**DATA SHOWN:**
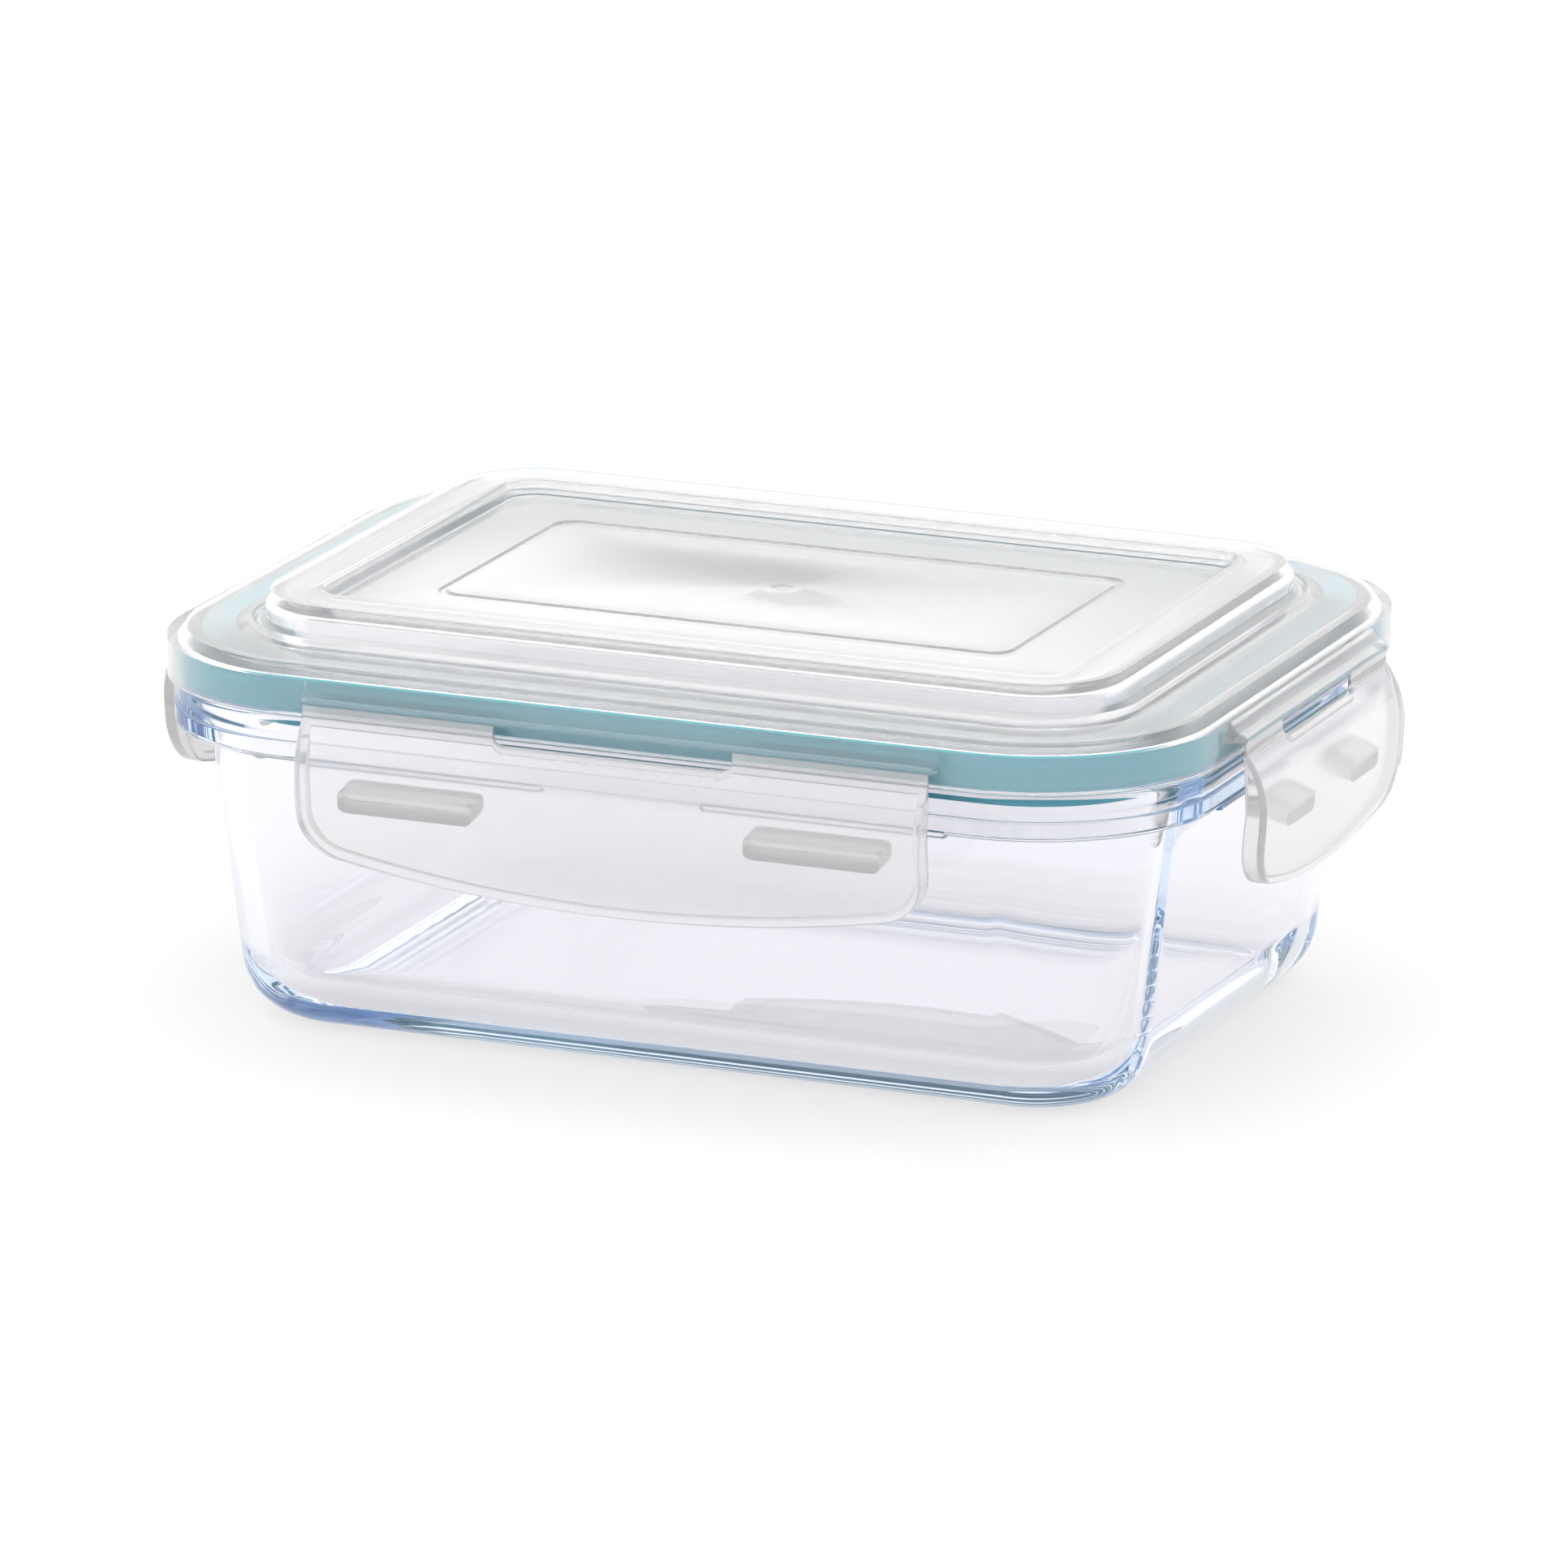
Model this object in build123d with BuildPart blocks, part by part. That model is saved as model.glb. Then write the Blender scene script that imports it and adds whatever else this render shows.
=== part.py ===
from build123d import *
import os

# Glass food storage container with a lid that locks on four sides.
# Millimetres, +Z up, origin at the centre of the foot, long side along X, front towards -Y.

# ---- driving dimensions ------------------------------------------------------------------
# Plan sizes are given as insets from the hinge rectangle, the plan rectangle through the four hinge lines.
HINGE_X = 90.0            # half length of the hinge rectangle
HINGE_Y = 66.5            # half width of the hinge rectangle
HINGE_CORNER = 32.5       # corner radius of the hinge rectangle, so an inset of i has a radius of this less i

# glass tray
WALL_FOOT = 15.1          # inset of the drafted outer wall at the foot
WALL_TOP = 8.2            # inset of the drafted outer wall at the rim
WALL = 4.2                # wall thickness
FLOOR = 5.0               # floor thickness
FOOT_ROUND = 10.0
FLOOR_ROUND = 8.0
FLANGE_BOTTOM = 47.4
FLANGE_STEP = 50.6
RIM_TOP = 55.4
FLANGE_LOW_INSET = 3.8    # lower band of the flange
FLANGE_HIGH_INSET = 4.3   # upper band of the flange
CATCH_BOTTOM = 46.9       # catch bars under the flange
CATCH_HEIGHT = 1.2
CATCH_INSET = 3.5
CATCH_ROOT = 6.5          # inset at which a catch bar starts, inside the flange
RIM_OUTER_ROUND = 2.0
RIM_INNER_ROUND = 1.8
FLANGE_STEP_ROUND = 0.4
FLANGE_EDGE_ROUND = 1.0
FLANGE_COVE = 1.5         # where the wall meets the flange's underside

# lid
SKIN = 1.6
SKIRT_INSET = 2.7
SKIRT_BOTTOM = 54.6
SHOULDER_TOP = 62.6
RIDGE_OUTER = 16.5
RIDGE_INNER = 27.5
RIDGE_TOP = 68.2
PANEL_TOP = 66.0
PLUG_INSET = 13.9
PLUG_BOTTOM = 51.0
FRAME_INSET = 41.1        # fine frame line pressed into the panel
FRAME_LINE = 0.7          # its width
FRAME_CORNER = 3.5
PRESSED = 0.35            # depth of the frame line and the gate dimple
GATE_RADIUS = 2.2         # dimple at the moulding gate
RIDGE_DRAFT = 0.9         # how far the ridge's inner wall leans in down to the panel
SHOULDER_ROUND = 3.0
RIDGE_OUTER_ROUND = 2.4
RIDGE_INNER_ROUND = 1.2
TAB_BOTTOM = 57.8
TAB_ROOT = 3.6            # inset at which a hinge tab starts, inside the skirt

# seal ring
SEAL_OUTER = 4.4
SEAL_INNER = 13.85        # against the lid's plug wall
SEAL_TOP = SHOULDER_TOP - SKIN - 0.05
SEAL_BODY_BOTTOM = 57.0
SEAL_LEG_BOTTOM = 55.3
SEAL_LIP_BOTTOM = 55.7
SEAL_LEG = 0.6            # thickness of the leg outside the rim
SEAL_LIP = 1.2            # thickness of each lip that presses on the rim
SEAL_LIPS = (7.4, 9.4)    # insets of the lips
SEAL_SKIRT_INSET = 13.25  # thin skirt that hangs between the plug wall and the tray's inner wall
SEAL_SKIRT_BOTTOM = 51.1
SEAL_ROUND = 2.4          # of its upper outer edge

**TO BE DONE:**
Restate word for word only the lines running from the beginning of the data to the line holding "# Millimetres, +Z", both included.

**FINISHED ANSWER:**
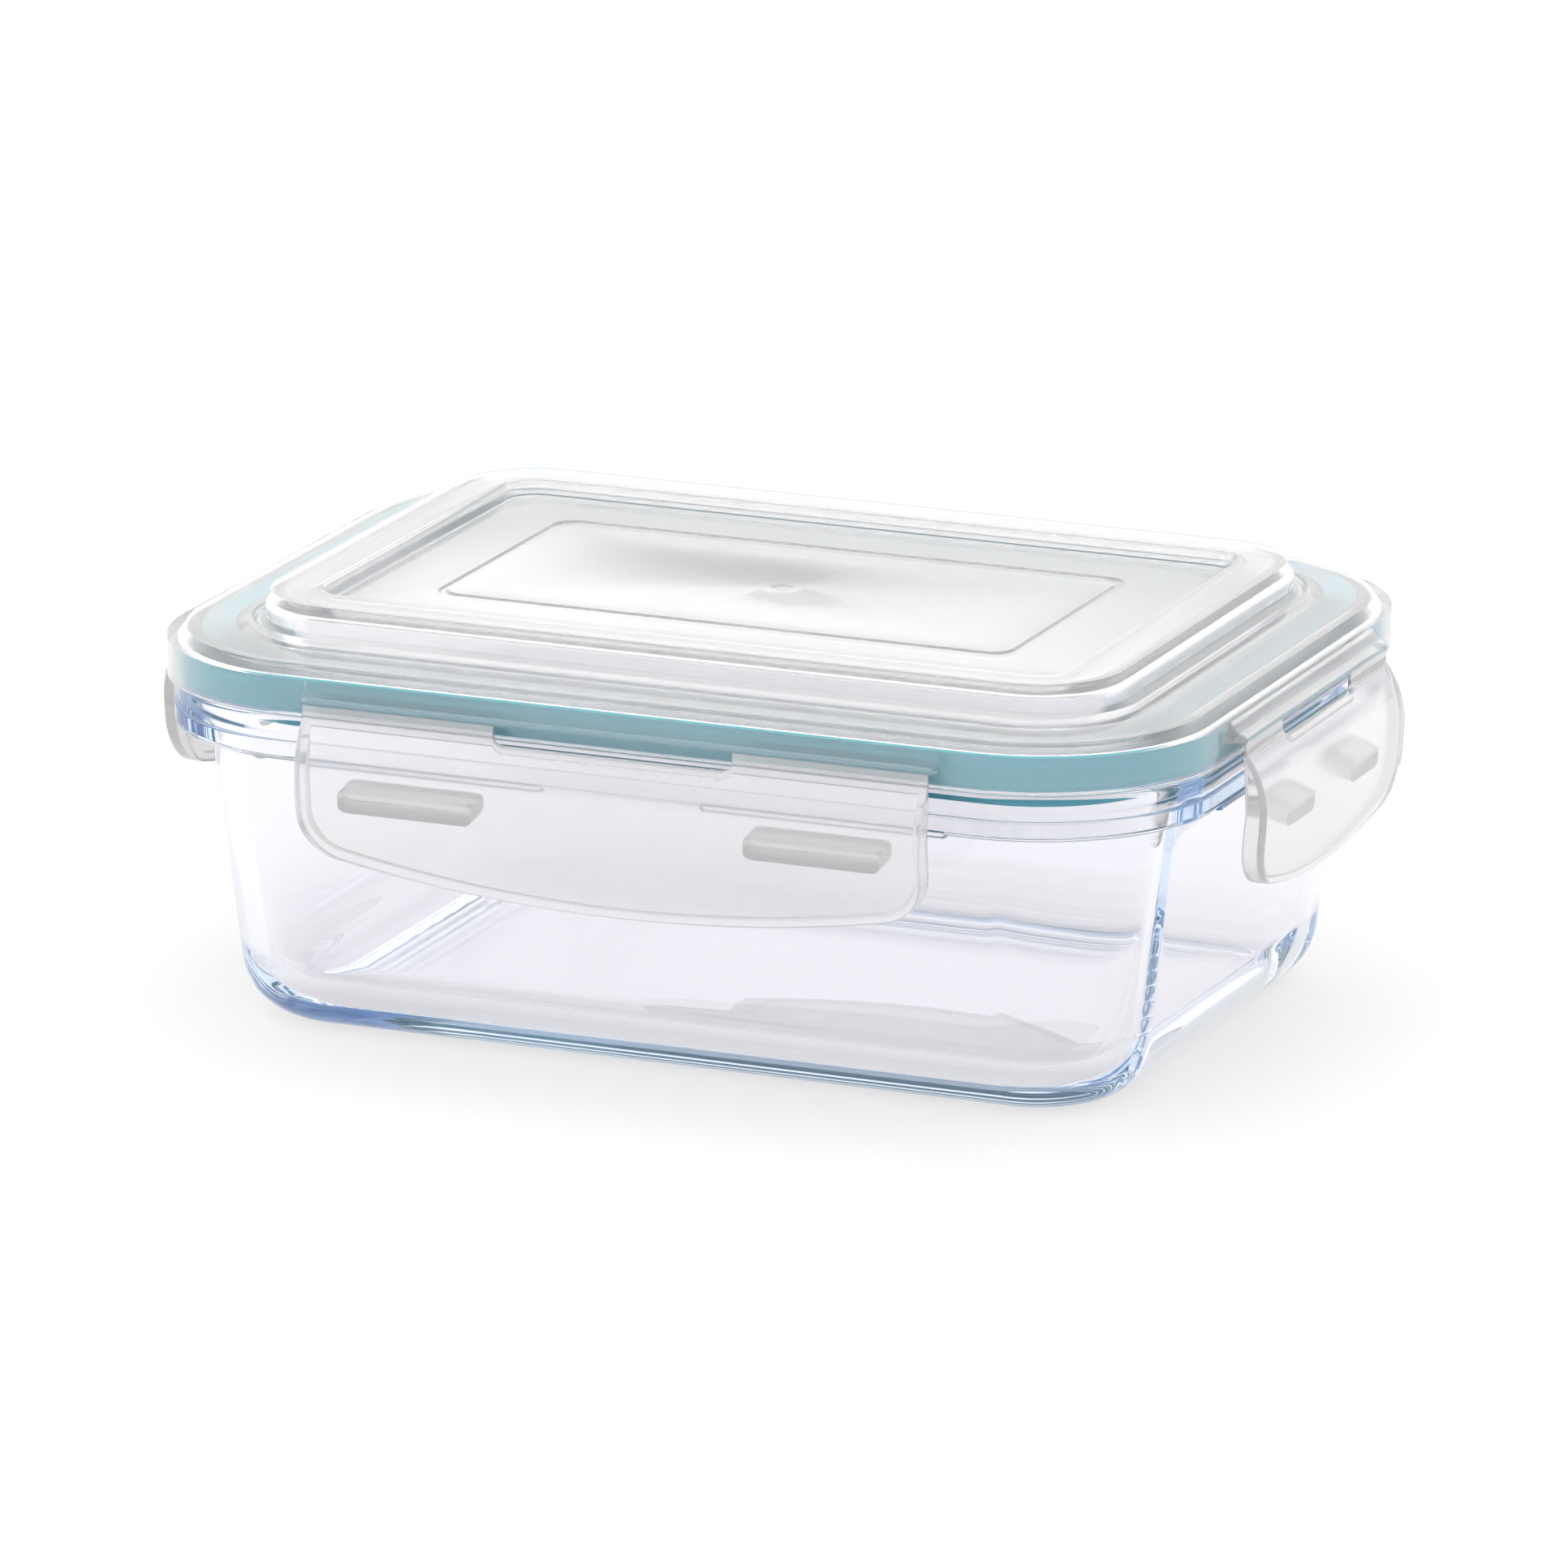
Model this object in build123d with BuildPart blocks, part by part. That model is saved as model.glb. Then write the Blender scene script that imports it and adds whatever else this render shows.
=== part.py ===
from build123d import *
import os

# Glass food storage container with a lid that locks on four sides.
# Millimetres, +Z up, origin at the centre of the foot, long side along X, front towards -Y.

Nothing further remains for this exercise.